+++ Supplied information

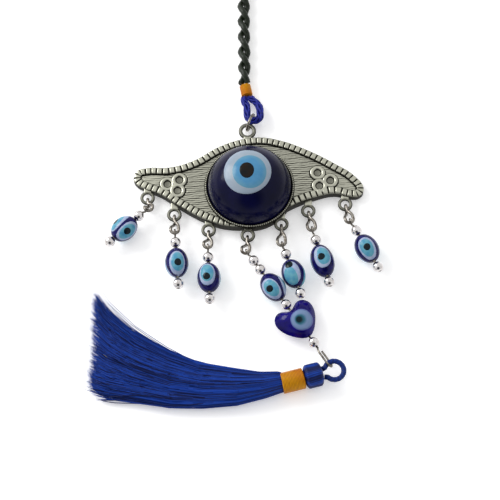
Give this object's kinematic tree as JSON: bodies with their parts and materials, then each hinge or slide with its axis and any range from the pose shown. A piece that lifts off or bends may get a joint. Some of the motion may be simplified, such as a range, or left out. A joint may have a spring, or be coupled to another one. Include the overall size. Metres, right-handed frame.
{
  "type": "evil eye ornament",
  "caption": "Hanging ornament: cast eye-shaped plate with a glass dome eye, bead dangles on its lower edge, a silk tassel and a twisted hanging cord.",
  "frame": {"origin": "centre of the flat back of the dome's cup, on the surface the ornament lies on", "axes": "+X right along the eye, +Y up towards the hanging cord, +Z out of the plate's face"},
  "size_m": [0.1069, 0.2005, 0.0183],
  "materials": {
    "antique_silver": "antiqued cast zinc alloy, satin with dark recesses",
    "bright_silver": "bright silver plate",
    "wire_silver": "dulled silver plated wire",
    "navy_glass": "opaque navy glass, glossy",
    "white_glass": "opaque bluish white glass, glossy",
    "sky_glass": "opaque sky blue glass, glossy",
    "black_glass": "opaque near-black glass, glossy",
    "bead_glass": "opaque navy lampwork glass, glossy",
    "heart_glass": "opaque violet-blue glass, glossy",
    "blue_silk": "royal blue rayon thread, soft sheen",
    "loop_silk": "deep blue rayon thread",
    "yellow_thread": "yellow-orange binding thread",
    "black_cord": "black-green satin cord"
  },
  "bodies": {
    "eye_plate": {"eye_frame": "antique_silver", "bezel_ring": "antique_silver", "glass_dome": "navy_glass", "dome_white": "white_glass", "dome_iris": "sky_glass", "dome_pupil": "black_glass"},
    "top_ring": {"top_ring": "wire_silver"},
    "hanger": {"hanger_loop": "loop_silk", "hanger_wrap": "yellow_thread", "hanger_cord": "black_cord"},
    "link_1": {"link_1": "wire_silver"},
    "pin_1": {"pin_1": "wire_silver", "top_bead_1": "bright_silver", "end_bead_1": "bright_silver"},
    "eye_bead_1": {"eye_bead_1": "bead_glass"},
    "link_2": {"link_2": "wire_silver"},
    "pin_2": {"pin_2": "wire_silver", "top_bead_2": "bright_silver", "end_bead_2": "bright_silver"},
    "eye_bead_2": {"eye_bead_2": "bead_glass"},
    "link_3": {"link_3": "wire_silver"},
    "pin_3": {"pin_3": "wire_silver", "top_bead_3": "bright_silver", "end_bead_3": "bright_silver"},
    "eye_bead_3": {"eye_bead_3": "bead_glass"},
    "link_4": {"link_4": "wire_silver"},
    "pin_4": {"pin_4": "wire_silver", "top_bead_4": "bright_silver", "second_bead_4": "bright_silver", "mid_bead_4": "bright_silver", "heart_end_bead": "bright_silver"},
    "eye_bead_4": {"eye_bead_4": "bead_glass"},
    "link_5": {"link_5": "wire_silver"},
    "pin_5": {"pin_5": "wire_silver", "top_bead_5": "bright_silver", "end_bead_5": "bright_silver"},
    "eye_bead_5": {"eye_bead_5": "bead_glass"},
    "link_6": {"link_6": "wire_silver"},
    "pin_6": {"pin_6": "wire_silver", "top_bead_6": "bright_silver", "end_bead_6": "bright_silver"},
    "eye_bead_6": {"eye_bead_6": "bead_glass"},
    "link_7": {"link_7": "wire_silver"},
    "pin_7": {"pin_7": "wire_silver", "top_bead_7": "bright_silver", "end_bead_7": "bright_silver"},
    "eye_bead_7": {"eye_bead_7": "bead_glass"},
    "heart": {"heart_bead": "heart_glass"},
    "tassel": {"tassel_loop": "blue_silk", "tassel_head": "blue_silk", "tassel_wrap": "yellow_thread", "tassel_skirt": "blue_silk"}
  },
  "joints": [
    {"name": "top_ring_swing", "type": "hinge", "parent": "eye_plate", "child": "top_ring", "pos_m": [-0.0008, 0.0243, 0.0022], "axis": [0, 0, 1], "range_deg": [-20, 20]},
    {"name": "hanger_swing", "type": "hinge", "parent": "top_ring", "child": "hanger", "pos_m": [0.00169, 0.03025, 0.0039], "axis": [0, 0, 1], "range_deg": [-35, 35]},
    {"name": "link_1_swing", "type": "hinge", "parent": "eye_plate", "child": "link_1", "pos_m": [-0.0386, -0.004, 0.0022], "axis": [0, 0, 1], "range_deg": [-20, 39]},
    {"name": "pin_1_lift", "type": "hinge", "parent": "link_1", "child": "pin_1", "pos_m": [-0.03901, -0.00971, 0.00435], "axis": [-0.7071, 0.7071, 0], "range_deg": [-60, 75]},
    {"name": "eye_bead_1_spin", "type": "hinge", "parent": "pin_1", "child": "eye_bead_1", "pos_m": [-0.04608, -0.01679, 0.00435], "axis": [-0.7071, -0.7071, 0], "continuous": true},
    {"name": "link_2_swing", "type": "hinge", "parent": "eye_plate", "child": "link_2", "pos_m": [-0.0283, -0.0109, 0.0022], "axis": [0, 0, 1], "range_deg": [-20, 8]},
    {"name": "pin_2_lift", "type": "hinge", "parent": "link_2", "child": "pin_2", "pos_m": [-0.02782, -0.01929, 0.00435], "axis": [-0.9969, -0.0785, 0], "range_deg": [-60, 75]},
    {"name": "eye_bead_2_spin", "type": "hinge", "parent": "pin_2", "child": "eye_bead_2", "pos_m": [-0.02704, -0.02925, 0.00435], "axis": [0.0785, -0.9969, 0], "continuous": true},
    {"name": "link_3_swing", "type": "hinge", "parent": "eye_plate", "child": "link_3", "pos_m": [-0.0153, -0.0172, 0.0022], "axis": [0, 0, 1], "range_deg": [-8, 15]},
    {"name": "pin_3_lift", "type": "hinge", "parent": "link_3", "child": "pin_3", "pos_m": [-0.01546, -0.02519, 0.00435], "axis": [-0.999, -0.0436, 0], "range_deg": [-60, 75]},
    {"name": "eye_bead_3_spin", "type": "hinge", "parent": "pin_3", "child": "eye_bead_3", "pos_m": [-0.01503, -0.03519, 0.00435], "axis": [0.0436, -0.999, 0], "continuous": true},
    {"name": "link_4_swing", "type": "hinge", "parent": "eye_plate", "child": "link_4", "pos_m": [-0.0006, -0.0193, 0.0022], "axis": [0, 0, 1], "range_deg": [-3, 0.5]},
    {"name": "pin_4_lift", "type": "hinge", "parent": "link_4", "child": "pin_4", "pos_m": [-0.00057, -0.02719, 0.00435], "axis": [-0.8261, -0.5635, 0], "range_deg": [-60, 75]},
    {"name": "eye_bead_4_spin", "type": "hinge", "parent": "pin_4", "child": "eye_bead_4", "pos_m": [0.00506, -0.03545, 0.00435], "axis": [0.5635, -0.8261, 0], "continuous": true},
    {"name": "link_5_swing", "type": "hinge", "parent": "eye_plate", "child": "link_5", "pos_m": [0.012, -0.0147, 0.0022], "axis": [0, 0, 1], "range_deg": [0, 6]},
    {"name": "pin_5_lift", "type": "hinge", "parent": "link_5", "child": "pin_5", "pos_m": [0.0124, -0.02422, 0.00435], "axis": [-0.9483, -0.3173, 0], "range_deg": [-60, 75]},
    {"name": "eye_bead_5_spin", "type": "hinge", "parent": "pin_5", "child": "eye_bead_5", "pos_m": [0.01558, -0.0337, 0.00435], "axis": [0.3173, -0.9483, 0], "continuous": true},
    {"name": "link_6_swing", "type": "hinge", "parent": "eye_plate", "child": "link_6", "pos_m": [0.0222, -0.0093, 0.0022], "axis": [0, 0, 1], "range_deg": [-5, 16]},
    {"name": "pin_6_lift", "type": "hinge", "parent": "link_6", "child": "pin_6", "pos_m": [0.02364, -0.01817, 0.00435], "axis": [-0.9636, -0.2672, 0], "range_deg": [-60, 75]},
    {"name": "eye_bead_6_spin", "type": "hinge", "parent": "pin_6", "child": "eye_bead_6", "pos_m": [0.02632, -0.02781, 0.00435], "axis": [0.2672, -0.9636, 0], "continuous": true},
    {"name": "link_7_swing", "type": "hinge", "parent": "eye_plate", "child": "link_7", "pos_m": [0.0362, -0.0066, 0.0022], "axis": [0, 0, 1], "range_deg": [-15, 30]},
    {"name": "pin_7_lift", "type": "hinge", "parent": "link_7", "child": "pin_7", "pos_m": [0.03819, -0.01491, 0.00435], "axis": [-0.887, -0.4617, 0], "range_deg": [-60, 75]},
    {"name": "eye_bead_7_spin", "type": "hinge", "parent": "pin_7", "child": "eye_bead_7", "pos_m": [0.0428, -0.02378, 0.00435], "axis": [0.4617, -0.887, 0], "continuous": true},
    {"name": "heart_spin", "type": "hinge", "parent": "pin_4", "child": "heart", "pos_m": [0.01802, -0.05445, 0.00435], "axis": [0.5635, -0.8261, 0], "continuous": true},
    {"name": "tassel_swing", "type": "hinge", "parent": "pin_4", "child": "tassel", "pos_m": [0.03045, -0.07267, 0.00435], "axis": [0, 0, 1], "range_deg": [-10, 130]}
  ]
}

++++++

* **Aim**: Scan the listing above and copy all lines containing the word "materials".

* **Solution to the problem**:
Give this object's kinematic tree as JSON: bodies with their parts and materials, then each hinge or slide with its axis and any range from the pose shown. A piece that lifts off or bends may get a joint. Some of the motion may be simplified, such as a range, or left out. A joint may have a spring, or be coupled to another one. Include the overall size. Metres, right-handed frame.
  "materials": {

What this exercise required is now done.